TASK TO CARRY OUT: The data below needs to be returned exactly, line for line.

SOURCE MATERIAL:
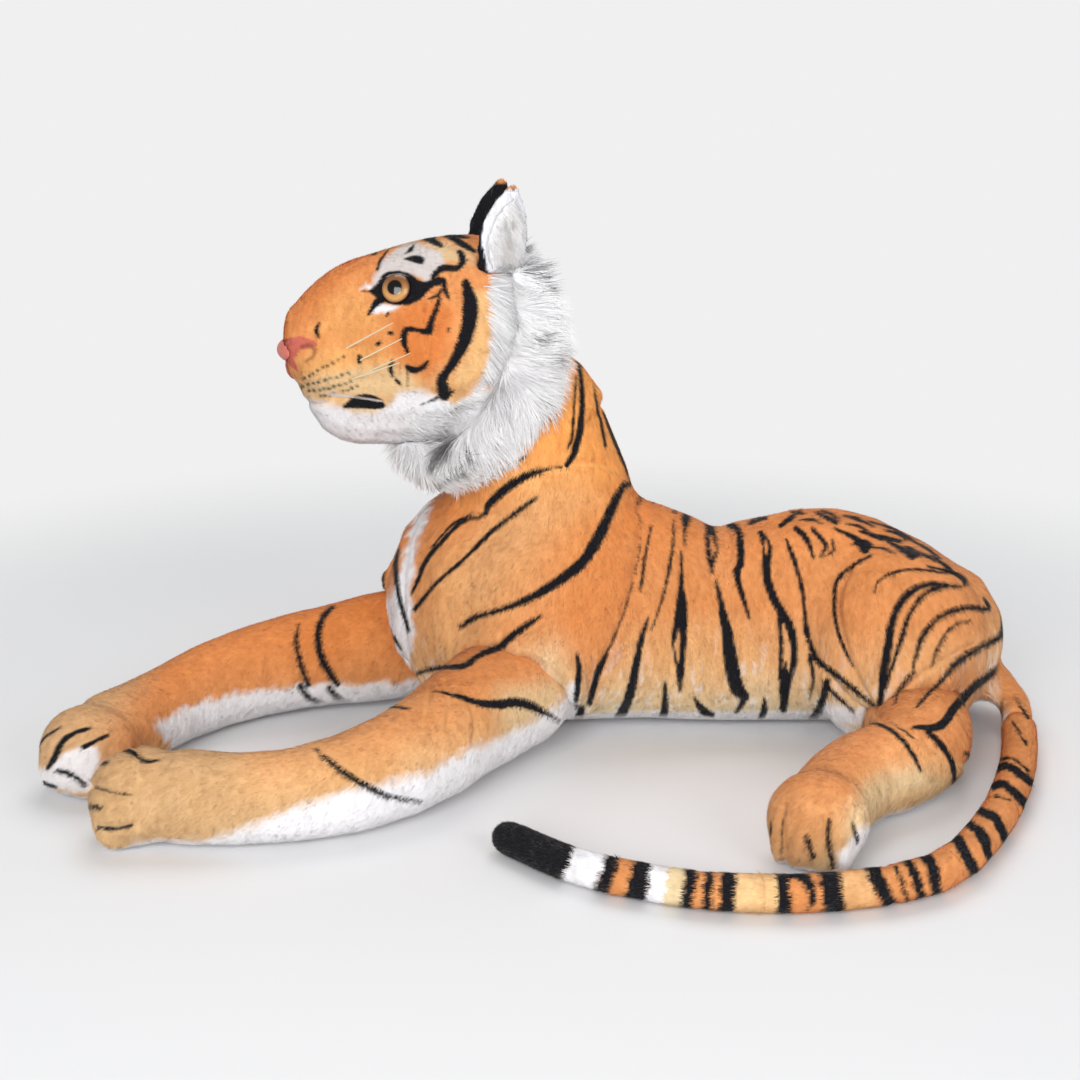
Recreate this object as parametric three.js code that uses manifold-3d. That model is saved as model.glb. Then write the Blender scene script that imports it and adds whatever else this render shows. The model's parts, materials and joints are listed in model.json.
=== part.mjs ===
// A plush tiger lying on its belly: stuffed body, neck, head and limbs, sewn-on ears and tail,
// moulded eyes and nose held by lock washers, long-pile cheek ruffs and nylon whiskers.
// Millimetres, +Z up. The spine runs along X with the head towards -X; the left side faces -Y.
import * as THREE from "three";
import { mergeVertices } from "three/addons/utils/BufferGeometryUtils.js";
import Module from "manifold-3d";

const wasm = await Module();
wasm.setup();

// Driving dimensions

const seamGap = 0.3; // between two pieces that are sewn face to face
const swingGap = 0.8; // round a piece that swings, at the ends of its travel
const seatShare = 1.036; // of a ball's size: its seat, whose flat facets clear the ball
const legRoom = 4; // round a leg where it leaves its ball, so that it can swing
const neckRoom = 11; // round the neck below its ball, so that the head can turn 12 degrees each way
const flatten = 4; // how far a round underside is pressed flat on the floor
const worldSize = 3000; // a block that is larger than the toy, to cut with

// Body
const spineLength = 420; // from the middle of the chest to the last pelvis section
const chestHeight = 250;
const chestWidth = 222;
const rumpDepth = 68; // how far the rump rounds off past the last section
const bellyPanelHeight = 30; // the white underside panel's upper edge
const chestTurn = 35; // degrees that the forequarters turn to the toy's left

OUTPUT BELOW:
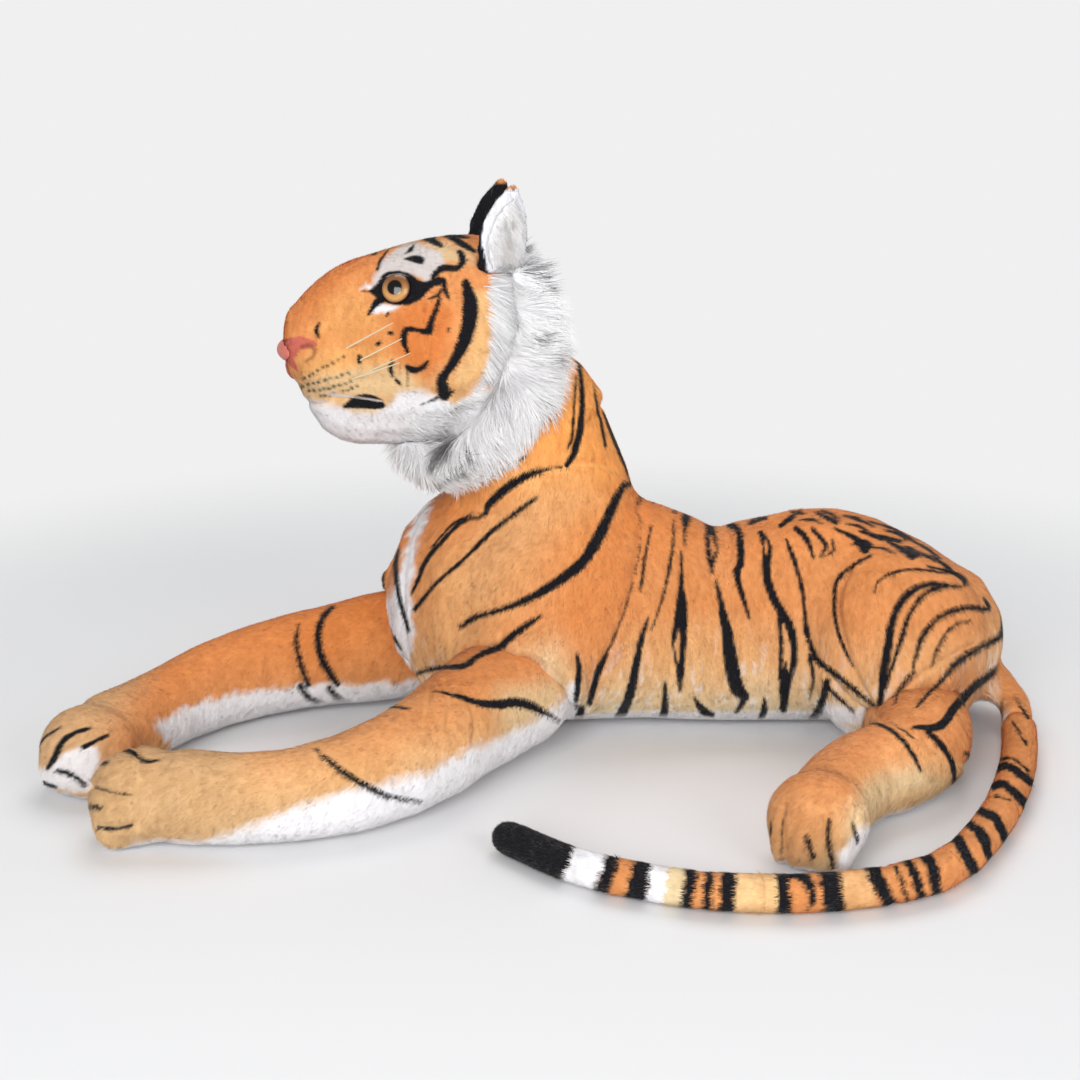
Recreate this object as parametric three.js code that uses manifold-3d. That model is saved as model.glb. Then write the Blender scene script that imports it and adds whatever else this render shows. The model's parts, materials and joints are listed in model.json.
=== part.mjs ===
// A plush tiger lying on its belly: stuffed body, neck, head and limbs, sewn-on ears and tail,
// moulded eyes and nose held by lock washers, long-pile cheek ruffs and nylon whiskers.
// Millimetres, +Z up. The spine runs along X with the head towards -X; the left side faces -Y.
import * as THREE from "three";
import { mergeVertices } from "three/addons/utils/BufferGeometryUtils.js";
import Module from "manifold-3d";

const wasm = await Module();
wasm.setup();

// Driving dimensions

const seamGap = 0.3; // between two pieces that are sewn face to face
const swingGap = 0.8; // round a piece that swings, at the ends of its travel
const seatShare = 1.036; // of a ball's size: its seat, whose flat facets clear the ball
const legRoom = 4; // round a leg where it leaves its ball, so that it can swing
const neckRoom = 11; // round the neck below its ball, so that the head can turn 12 degrees each way
const flatten = 4; // how far a round underside is pressed flat on the floor
const worldSize = 3000; // a block that is larger than the toy, to cut with

// Body
const spineLength = 420; // from the middle of the chest to the last pelvis section
const chestHeight = 250;
const chestWidth = 222;
const rumpDepth = 68; // how far the rump rounds off past the last section
const bellyPanelHeight = 30; // the white underside panel's upper edge
const chestTurn = 35; // degrees that the forequarters turn to the toy's left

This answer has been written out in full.